Perspectives pour 2024
Qu’en sera-t-il de 2024 ?
L’année débute sur les chapeaux de roue avec les élections qui s’achèvent en RDC et qui se tiennent aux Comores pendant que l’ex-président Sambi, premier opposant au régime, entre dans sa sixième année de détention et que la répression suite aux premiers résultats contestés suite à des fraudes largement documentées sur les réseaux sociaux ont déjà donné lieu à un mort. Campagne électorale sous haute tension à venir aussi au Sénégal. Ce dernier a longtemps été cité en exemple pour la résistance de ses institutions démocratiques. Et malgré la répression terrible qui s’est abattue sur Ousmane Sonko le principal opposant privé de ses droits civils en 2023 et ses soutiens, ou encore Aliou Sané, Coordinateur de Y en a Marre et co-fondateur d’Afrikki détenu injustement depuis plusieurs mois malgré plusieurs décisions de justice et un large appel de la société civile, d’organisations et de personnalités publiques demandant sa libération, on peut légitimement se réjouir d’avoir fait échouer le projet de 3ème mandat porté par Macky Sall qui n’est guère ressorti grandi de son passage au pouvoir.
Conclusion
2024 en Afrique sous le signe de la résistance et la résilience
Pour finir cet inventaire sur une note plus positive, on notera que si la répression est féroce, c’est aussi parce que la résistance l’est tout autant. Les journalistes, les activistes et les opposants ne désarment pas. La clé de notre destin repose sur la capacité à renouveler l’ardeur et l’engagement dans nos rangs malgré les distractions et la sape du système éducatif, plutôt dédié à créer des futurs agents du capital que des citoyens conscients à l’esprit critique aiguisé.

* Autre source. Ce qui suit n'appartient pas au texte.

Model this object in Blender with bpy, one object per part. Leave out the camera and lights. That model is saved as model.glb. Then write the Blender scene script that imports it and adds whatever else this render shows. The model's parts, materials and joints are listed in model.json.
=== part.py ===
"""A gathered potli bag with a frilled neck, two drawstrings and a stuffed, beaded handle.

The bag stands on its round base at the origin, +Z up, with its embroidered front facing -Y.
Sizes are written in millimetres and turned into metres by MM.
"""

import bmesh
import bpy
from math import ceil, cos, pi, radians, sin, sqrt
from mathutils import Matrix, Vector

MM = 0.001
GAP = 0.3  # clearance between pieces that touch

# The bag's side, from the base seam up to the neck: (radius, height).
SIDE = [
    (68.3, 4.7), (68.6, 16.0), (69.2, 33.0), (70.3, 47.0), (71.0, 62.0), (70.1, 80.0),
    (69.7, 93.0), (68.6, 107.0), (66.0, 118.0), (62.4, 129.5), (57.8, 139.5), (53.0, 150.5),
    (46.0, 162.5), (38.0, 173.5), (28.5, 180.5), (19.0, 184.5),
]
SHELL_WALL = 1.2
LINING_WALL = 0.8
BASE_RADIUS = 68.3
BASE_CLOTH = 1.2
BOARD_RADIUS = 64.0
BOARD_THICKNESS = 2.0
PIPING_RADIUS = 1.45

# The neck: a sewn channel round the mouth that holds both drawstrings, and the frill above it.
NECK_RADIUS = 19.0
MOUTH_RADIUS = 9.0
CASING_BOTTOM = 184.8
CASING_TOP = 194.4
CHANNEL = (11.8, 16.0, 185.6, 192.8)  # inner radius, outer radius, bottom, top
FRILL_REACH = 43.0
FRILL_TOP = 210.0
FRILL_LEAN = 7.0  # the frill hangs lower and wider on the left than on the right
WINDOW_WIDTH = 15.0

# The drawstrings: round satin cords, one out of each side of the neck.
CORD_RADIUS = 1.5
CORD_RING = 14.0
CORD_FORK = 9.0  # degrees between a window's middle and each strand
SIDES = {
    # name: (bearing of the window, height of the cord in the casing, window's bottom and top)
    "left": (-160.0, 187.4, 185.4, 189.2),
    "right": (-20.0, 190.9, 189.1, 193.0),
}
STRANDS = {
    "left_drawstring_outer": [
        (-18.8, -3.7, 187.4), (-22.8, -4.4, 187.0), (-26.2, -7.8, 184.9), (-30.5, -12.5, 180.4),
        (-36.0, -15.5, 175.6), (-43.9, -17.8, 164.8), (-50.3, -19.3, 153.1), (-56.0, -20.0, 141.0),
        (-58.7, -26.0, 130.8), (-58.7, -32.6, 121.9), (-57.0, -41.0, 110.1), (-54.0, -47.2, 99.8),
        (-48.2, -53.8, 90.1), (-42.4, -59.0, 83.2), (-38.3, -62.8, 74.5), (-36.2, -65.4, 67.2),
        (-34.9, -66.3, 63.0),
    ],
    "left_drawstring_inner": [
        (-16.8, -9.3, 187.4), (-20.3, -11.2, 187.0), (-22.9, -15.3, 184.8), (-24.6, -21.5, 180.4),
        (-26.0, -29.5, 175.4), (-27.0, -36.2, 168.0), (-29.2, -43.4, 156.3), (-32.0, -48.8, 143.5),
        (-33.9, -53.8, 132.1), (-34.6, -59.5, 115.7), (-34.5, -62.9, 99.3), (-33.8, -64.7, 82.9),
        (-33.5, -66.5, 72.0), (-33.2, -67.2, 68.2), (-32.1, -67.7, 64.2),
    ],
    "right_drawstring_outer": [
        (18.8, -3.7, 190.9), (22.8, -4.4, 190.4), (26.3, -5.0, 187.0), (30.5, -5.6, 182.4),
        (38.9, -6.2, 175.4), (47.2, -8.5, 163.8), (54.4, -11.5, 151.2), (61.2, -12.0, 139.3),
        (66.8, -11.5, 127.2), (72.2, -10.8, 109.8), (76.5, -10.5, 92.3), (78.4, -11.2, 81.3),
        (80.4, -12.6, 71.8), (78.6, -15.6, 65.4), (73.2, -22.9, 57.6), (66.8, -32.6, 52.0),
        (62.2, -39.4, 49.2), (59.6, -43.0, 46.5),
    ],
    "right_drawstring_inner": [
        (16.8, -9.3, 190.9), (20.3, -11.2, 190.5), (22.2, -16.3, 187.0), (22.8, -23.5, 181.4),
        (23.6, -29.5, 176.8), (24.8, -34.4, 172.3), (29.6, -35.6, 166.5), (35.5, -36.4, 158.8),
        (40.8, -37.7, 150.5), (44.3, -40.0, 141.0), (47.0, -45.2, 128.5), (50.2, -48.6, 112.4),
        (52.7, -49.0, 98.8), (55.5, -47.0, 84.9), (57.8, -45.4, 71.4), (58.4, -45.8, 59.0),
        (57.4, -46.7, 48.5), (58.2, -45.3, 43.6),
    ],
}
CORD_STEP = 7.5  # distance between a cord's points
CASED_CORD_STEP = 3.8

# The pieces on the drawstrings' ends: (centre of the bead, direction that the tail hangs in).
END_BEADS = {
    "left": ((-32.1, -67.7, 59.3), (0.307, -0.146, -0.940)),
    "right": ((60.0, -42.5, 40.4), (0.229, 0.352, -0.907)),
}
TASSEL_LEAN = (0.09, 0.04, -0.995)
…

Afrikki adresse au nom de toutes ses organisations membres un vœu de résistance et de résilience à tous les hommes et les femmes emprisonnées arbitrairement et exilés sans espoir de retour pour avoir osé dire la vérité, dénoncé les mensonges et exigé le respect des valeurs fondamentales dues à tout être humain et que l’on refuse encore à tant de citoyens africains.